There are ten divisions among the Vanjaras and they differ widely in their habits, though they are said to be alike in temper brave, proud, spiteful and touchy. Though generally well-behaved, the wandering, Vanjaras were often under police surveillance. They mostly worship Balaji or Khandoba. Their priests are Brahmans. They observe all Hindu holidays but Gokul Astami is their favourite. Some of the divisions eat together but do not intermarry. Every settlement of the Vanjaras has its hereditary headman who is called Naik who acts as arbitrator in caste disputes. He also used to direct the movements of the caravan while travelling. If any old family has no suitable representative for being elected Naik, a fresh man of some rich and good family is chosen. On election he is presented a turban and clothes in token of allegiance. At every council meeting the Naik is the president, with ten or twelve members who must be adult males. Witnesses come in regular order and give their evidence one after another. The council never adjourns but rises only after giving a decision, if even it is at the sacrifice of their regular work.

Among wandering Vanjaras, children are often born away from their villages and in the absence of midwives, women attend to the delivery and no ceremonies are performed. Afterwards when the caravan meets a Brahman, a council is called. The time of the child's birth is explained to him and he fixes the name of the child. Among settled families, when a child is born, they beat drums, fire guns and distribute sugar among relatives and friends. On the fifth day women worship the Satin. Marriageable age differs widely among the various divisions of Vanjaras. Among some girls are married even at the age of twelve while among others it is even 30. But of late among all girls are fairly grown up at the time of marriage. The wedding ceremony is simple enough. Two days before a marriage takes place, the boy and girl are rubbed with turmeric. On the marriage day they are seated side by side on low wooden stools, the girl on the boy's left and the hems of their garments are tied to the accompaniment of music. Priests repeat auspicious verses and women on both sides sing songs and sprinkle handful of jowar on the couple's heads. The ceremony closes with an interchange of clothes. On the second day the couple is bathed together, the women standing around them sing songs while the boy and the girl splash water on each other. After this the fathers interchange presents of turbans and waist clothes. On the third day, there is a great feasting and if the priest is present he is pelted with onions and cowries. Another feast brings the ceremony to a close, the bride going with her husband and his people. Most divisions of vanjaras allow marriage of widows.
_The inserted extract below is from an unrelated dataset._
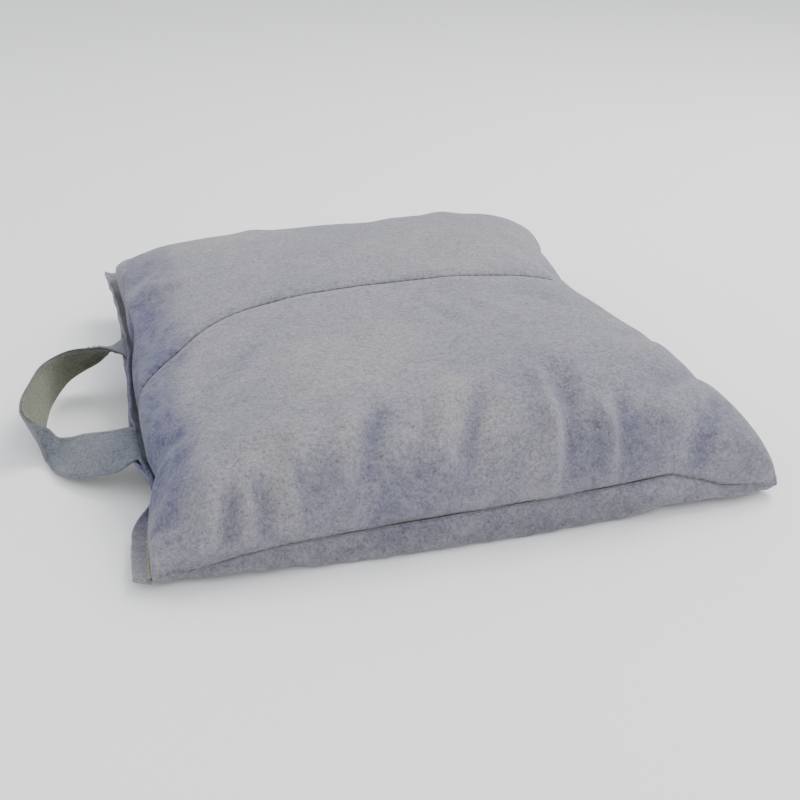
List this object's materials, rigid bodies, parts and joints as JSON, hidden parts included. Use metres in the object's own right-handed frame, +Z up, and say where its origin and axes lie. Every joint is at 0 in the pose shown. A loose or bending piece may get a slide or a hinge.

When a Vanjara dies, most of the funeral rites and obsequies are like those of the Bhils, except that the dead bodies of Vanjaras are burnt on the banks of nearest streams. In the case of a woman, kumkum instead of gulal is used to anoint the corpse. Children, however, are buried.

The Carans among Vanjaras are a somewhat distinctive group. They are strong and good looking. The men take a special pride in their looks. They wear their hair long and are fairer skinned than the Bhil or the ordinary Kunbi. They generally carry a comb and looking glass in the folds of their white turbans. They have generally well-set white teeth, full lips, large eyes, hair with a brownish or yellowish tinge, straight noses and a bright look. Their women are pretty enough. Their oiled and plaited hair is filled with dirt and dust while the tiers of bracelets and anklets keep them from cleaning their limbs. Their petticoats more often than not book like well-worn quilts. The women's tight fitting bodices, the full petticoats, their silver ornaments, plaited into their hair and falling over their cheeks, their huge silver anklets with jingling bells and the tiers of ivory bracelets lend them a strangely picturesque appearance. Since they have taken to agriculture, they are good cultivators and many have become prosperous. Widow remarriage is allowed among them, the rule being that as far as possible a woman should not leave any offsprings in the family into which she was married. When a woman becomes a widow, her husband's younger brother has a claim over her for wifehood. The caste council meets and the tact is duly noted but no ceremonies are considered necessary. If there is no younger brother or one refuses to take her. the next male relative is called upon to take her as his wife. They acknowledge, all Hindu gods. They have no regular priests, but they respect Brahmans and employ them to conduct their religious ceremonies.